**Exercise:** Copy out precisely the lines beginning at the line that contains "Turn this picture" and ending at the line that contains "import Module from", including both.

**Records with modeling code:**
....

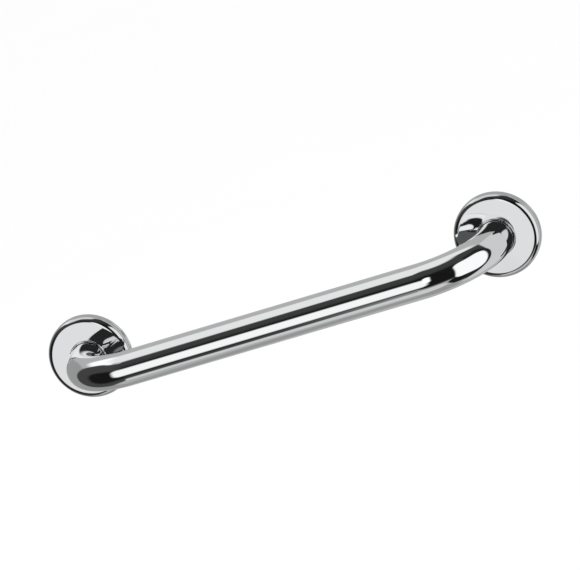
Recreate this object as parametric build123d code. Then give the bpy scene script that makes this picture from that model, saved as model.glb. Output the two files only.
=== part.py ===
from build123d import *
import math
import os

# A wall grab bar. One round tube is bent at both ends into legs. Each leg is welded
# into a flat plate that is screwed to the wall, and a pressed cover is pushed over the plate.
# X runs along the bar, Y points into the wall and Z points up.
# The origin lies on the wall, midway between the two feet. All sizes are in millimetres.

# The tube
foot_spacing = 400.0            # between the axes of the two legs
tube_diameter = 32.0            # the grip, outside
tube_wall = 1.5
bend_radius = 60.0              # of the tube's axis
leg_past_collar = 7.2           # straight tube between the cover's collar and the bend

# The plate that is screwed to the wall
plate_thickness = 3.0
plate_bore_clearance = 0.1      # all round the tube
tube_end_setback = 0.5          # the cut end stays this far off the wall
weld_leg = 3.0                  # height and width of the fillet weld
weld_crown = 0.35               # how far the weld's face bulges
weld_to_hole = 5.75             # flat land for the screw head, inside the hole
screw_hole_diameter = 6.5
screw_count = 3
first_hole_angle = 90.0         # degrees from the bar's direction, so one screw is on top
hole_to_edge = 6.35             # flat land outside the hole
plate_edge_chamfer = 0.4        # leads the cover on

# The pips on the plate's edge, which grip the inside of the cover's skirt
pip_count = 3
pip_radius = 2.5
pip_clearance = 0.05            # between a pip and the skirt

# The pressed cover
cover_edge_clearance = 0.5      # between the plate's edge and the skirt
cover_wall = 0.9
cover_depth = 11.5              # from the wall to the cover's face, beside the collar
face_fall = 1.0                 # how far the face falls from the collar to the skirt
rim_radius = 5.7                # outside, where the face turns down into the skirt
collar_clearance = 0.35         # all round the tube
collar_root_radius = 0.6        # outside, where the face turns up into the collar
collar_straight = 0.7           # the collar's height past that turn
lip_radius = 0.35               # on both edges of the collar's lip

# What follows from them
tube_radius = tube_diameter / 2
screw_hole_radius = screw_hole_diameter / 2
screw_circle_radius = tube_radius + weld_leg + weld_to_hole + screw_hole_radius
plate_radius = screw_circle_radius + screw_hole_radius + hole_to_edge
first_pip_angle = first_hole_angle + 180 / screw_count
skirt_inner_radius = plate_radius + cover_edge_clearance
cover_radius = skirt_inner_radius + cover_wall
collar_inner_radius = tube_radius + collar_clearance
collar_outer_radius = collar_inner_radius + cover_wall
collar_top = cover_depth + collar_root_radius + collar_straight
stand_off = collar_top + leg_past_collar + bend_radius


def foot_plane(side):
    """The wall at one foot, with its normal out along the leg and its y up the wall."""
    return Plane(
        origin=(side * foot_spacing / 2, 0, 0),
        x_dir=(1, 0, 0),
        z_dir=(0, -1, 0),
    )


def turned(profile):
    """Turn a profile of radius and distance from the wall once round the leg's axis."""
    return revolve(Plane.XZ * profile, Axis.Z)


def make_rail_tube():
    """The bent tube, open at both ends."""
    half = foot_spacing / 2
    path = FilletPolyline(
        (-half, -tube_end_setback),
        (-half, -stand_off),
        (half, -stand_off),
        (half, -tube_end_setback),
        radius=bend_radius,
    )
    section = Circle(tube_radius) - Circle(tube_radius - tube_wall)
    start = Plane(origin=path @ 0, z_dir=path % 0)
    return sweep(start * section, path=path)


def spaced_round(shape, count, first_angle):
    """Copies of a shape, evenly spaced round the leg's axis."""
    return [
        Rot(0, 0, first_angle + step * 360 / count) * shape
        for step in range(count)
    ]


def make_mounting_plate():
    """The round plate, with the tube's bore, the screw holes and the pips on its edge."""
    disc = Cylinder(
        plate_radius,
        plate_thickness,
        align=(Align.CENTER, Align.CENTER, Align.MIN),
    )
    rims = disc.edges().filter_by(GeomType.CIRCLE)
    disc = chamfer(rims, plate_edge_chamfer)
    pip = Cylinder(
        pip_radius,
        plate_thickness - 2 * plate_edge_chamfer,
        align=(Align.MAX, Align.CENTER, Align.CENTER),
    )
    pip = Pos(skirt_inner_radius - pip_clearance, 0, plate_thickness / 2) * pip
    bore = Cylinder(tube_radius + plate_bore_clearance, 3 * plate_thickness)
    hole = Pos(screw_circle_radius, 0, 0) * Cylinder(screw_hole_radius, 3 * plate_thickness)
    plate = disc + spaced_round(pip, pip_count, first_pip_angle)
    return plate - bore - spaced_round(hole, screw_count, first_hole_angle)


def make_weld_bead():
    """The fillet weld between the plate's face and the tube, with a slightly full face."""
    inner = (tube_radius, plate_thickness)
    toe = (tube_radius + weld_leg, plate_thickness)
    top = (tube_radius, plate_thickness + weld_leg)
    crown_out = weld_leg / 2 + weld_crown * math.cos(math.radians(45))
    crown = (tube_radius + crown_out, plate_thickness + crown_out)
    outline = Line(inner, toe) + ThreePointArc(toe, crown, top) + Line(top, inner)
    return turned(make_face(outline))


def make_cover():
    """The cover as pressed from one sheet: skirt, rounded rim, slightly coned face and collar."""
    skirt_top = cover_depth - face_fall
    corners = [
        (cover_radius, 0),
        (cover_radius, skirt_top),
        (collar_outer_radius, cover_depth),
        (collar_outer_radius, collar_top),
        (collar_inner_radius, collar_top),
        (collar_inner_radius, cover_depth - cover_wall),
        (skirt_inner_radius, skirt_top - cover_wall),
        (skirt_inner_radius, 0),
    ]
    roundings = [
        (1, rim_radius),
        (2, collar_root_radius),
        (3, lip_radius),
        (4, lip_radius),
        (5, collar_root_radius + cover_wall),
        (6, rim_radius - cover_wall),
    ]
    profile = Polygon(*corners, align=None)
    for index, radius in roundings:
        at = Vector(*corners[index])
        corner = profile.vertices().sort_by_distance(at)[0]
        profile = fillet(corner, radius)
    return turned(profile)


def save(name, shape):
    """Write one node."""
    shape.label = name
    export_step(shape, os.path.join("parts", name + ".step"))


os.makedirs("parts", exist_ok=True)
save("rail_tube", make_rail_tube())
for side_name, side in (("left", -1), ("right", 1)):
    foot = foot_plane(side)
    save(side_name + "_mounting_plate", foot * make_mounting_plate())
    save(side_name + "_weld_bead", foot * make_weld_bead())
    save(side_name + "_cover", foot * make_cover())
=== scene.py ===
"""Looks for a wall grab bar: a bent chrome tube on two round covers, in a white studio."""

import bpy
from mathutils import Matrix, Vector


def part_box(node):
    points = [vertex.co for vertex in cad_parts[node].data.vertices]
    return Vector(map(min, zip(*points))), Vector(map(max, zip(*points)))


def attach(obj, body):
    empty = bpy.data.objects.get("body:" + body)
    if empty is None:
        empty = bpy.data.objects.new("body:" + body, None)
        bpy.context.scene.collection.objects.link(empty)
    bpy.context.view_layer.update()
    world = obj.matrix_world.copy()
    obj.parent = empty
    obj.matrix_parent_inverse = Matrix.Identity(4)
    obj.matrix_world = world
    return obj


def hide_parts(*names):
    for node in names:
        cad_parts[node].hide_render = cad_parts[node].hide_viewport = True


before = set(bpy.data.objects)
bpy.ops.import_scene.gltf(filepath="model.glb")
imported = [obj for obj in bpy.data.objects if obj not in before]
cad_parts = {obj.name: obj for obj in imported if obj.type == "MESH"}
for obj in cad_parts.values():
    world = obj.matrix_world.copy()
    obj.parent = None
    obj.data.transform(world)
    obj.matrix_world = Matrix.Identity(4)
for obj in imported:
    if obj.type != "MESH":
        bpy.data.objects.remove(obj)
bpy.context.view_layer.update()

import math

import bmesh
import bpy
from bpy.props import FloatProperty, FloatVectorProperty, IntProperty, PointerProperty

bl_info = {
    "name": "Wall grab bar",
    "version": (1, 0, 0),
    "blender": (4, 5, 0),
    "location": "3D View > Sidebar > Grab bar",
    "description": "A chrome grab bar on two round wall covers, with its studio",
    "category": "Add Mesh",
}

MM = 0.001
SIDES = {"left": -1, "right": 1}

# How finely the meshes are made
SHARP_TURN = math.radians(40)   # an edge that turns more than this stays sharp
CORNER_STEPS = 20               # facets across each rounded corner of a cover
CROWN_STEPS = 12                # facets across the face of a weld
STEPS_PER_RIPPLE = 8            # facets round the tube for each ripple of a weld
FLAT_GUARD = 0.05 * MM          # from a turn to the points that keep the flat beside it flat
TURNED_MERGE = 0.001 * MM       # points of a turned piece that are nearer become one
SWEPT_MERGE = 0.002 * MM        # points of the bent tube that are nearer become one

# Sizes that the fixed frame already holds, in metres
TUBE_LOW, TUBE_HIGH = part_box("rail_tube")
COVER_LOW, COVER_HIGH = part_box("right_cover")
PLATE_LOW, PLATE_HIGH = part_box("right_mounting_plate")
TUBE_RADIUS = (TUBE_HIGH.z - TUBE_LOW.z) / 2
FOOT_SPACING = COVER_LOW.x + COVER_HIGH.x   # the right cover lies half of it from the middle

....

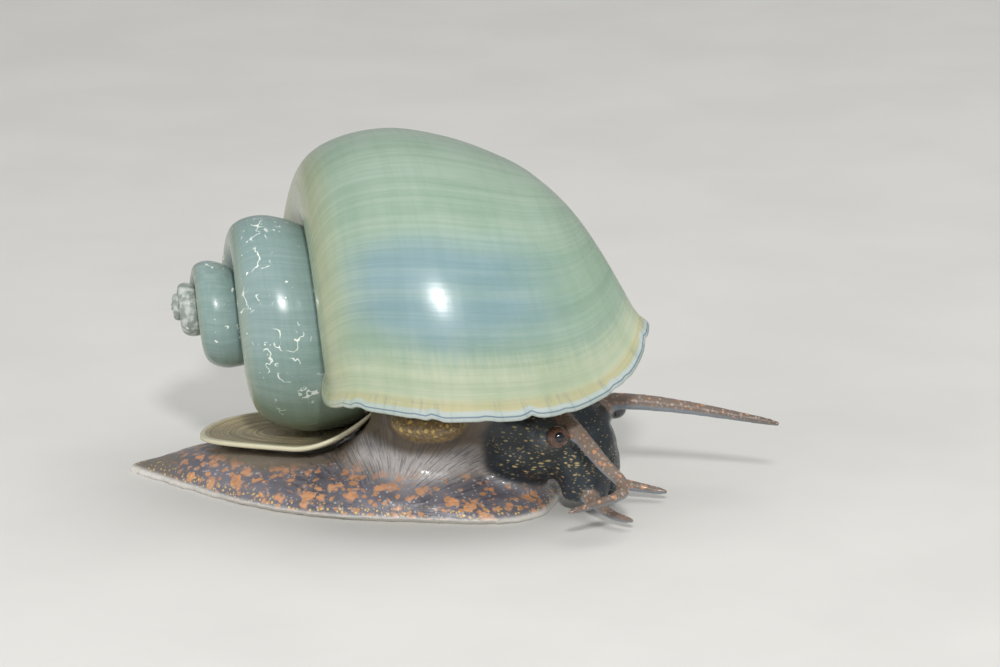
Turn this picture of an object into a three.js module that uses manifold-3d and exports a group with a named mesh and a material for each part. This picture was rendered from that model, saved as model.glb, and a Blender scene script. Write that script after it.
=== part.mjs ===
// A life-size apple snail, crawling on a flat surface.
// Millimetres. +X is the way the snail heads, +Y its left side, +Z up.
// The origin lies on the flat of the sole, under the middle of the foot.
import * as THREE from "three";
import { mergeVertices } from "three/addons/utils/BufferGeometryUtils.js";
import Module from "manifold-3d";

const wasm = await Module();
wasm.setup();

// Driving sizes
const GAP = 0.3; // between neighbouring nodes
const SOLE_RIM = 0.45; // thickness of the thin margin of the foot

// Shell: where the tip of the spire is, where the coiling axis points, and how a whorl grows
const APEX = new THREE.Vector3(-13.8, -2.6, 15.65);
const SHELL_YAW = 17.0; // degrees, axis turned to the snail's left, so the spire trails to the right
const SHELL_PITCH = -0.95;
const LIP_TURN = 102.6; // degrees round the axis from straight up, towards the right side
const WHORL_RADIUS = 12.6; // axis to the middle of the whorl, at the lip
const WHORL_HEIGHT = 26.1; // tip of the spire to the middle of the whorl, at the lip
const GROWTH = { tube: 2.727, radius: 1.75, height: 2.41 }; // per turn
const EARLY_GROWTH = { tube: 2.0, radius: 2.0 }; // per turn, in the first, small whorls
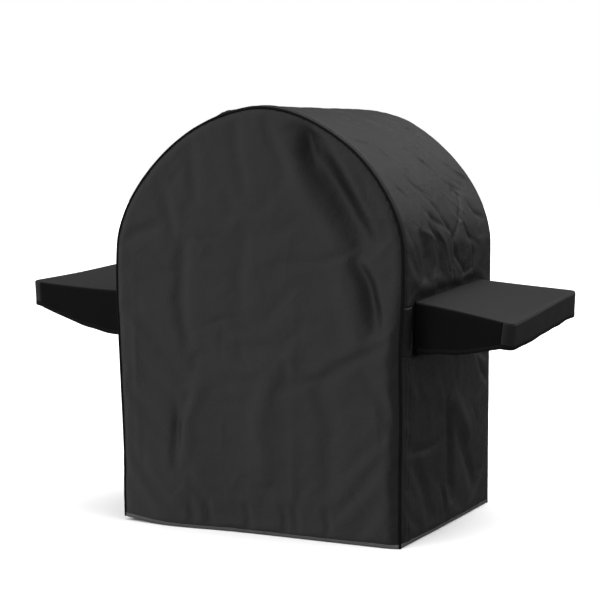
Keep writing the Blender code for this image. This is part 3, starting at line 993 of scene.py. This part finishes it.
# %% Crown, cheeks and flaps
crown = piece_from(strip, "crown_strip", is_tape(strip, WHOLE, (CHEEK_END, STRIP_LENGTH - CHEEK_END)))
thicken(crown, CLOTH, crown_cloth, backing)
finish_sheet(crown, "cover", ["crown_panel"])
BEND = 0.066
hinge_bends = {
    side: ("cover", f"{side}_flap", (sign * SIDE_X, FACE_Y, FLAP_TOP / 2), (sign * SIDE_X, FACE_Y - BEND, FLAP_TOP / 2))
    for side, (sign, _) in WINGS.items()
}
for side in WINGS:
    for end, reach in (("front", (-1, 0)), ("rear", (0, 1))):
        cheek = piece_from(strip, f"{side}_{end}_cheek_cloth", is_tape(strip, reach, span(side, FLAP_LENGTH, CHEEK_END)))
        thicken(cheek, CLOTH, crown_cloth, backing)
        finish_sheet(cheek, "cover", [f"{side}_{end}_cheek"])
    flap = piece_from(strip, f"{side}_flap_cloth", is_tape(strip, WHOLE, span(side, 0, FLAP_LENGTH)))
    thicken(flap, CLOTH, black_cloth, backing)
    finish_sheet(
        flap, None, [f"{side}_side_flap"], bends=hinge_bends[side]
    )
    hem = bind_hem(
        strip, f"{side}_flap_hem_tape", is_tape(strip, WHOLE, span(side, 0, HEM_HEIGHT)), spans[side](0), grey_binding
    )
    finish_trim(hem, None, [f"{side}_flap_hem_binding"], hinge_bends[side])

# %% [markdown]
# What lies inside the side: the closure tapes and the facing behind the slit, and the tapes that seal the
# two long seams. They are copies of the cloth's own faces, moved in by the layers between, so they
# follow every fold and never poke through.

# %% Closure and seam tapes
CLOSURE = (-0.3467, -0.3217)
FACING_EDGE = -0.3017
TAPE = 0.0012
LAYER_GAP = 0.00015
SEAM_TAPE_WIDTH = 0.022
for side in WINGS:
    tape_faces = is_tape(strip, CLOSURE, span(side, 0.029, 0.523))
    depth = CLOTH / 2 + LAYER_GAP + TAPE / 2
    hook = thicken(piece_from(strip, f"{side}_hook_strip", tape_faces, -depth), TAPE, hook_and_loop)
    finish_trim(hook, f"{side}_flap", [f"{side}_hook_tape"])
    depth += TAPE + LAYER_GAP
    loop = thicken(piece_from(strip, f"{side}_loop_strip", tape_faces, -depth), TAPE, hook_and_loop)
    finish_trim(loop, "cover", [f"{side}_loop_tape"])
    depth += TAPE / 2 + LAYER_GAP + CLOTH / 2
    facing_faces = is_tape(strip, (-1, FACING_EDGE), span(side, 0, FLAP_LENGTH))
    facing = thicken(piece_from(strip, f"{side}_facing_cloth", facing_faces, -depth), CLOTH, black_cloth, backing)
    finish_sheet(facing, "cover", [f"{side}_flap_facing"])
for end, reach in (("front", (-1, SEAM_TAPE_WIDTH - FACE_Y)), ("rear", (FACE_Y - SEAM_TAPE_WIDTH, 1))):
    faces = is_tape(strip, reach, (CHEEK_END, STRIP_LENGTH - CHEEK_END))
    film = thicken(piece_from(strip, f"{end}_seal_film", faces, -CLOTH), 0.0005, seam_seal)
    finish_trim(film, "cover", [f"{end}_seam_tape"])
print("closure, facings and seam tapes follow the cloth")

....

**Written solution:**
Turn this picture of an object into a three.js module that uses manifold-3d and exports a group with a named mesh and a material for each part. This picture was rendered from that model, saved as model.glb, and a Blender scene script. Write that script after it.
=== part.mjs ===
// A life-size apple snail, crawling on a flat surface.
// Millimetres. +X is the way the snail heads, +Y its left side, +Z up.
// The origin lies on the flat of the sole, under the middle of the foot.
import * as THREE from "three";
import { mergeVertices } from "three/addons/utils/BufferGeometryUtils.js";
import Module from "manifold-3d";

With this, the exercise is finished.